Thermal properties and thermal stability of the ternary eutectic salt NaCl-CaCl2-MgCl2 used in high-temperature thermal energy storage process

Abstract

The ternary eutectic chloride salt (NaCl-CaCl2-MgCl2) was designed and prepared for thermal energy storage over 500°C in a concentrated solar power system. The thermal properties of the eutectic salt were measured experimentally using the Differential Scanning Calorimeter (DSC) technique, and the thermal stability including the long-term and short-term thermal stability of the ternary system was investigated by the Thermo-gravimetric Analyzer (TGA) technique and the DSC technique. The results indicated that the melting temperature and fusion enthalpy were 420.83°C and 201.50J/g, respectively, and the specific heat capacity was 1.49J/(g·°C). In the long-term isothermal stability study, the total weight loss of the eutectic salt was less than 5% below 650°C, and the melting temperature and fusion enthalpy changed slightly as the temperature increased.
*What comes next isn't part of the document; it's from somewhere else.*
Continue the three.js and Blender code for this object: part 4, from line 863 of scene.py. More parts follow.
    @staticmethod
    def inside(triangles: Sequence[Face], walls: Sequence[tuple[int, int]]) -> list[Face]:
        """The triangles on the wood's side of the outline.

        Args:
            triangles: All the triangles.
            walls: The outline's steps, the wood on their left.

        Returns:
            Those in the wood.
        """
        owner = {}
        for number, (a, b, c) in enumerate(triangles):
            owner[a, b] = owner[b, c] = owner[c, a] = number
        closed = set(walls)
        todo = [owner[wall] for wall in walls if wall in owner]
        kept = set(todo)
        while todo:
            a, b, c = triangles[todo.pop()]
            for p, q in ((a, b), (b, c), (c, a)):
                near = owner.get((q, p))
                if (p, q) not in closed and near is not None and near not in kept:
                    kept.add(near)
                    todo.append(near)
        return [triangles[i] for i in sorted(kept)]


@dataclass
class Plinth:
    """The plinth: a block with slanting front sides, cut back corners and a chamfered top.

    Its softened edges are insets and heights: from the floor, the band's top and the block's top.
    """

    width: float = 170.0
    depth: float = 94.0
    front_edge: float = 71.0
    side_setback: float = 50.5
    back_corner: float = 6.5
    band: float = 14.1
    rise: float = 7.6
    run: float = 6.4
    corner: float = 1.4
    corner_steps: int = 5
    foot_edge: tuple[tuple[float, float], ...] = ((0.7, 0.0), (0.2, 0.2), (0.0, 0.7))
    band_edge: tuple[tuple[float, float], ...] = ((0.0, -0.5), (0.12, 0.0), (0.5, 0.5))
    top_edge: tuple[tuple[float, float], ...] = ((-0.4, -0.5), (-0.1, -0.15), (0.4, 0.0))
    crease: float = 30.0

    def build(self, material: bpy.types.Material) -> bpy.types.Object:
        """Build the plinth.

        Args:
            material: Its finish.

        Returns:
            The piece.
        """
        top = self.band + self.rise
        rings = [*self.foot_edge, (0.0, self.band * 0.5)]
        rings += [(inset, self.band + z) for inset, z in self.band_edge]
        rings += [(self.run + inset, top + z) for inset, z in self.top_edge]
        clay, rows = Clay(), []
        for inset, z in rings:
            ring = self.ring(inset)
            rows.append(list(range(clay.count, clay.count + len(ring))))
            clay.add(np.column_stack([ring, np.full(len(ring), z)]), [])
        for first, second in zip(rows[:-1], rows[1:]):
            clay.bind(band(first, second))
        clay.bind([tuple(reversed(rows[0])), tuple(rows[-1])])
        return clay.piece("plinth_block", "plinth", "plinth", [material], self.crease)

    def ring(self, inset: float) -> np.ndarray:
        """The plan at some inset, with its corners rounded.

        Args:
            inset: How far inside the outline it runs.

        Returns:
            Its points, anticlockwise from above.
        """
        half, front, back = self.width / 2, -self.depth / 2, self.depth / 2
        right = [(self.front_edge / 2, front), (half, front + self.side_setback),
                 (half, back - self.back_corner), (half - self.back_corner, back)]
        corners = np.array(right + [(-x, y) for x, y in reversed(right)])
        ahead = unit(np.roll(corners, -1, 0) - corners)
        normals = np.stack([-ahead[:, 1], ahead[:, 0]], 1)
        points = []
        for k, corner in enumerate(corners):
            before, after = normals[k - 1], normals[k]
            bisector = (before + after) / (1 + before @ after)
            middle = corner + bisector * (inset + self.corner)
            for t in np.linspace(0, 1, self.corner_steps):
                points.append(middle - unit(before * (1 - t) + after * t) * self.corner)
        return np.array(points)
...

The ternary eutectic system demonstrated excellent thermal stability below 650°C, which was defined as the upper temperature limit of the ternary system. During the short-term thermal cycling test, the stability and recyclability of the ternary salt were verified in future during the working temperature, generally 50°C lower than the upper temperature limit. The eutectic composition before and after thermal treatment was characterized by the X-ray Diffraction (XRD) technique to analyze the mechanism of thermal instability. The mechanism of thermal instability turned out to be the thermal decomposition of the generated magnesium chloride hexahydrate at high temperature. It was proved that the ternary eutectic chloride salt was a potential candidate for high-temperature thermal energy storage applications up to 650°C.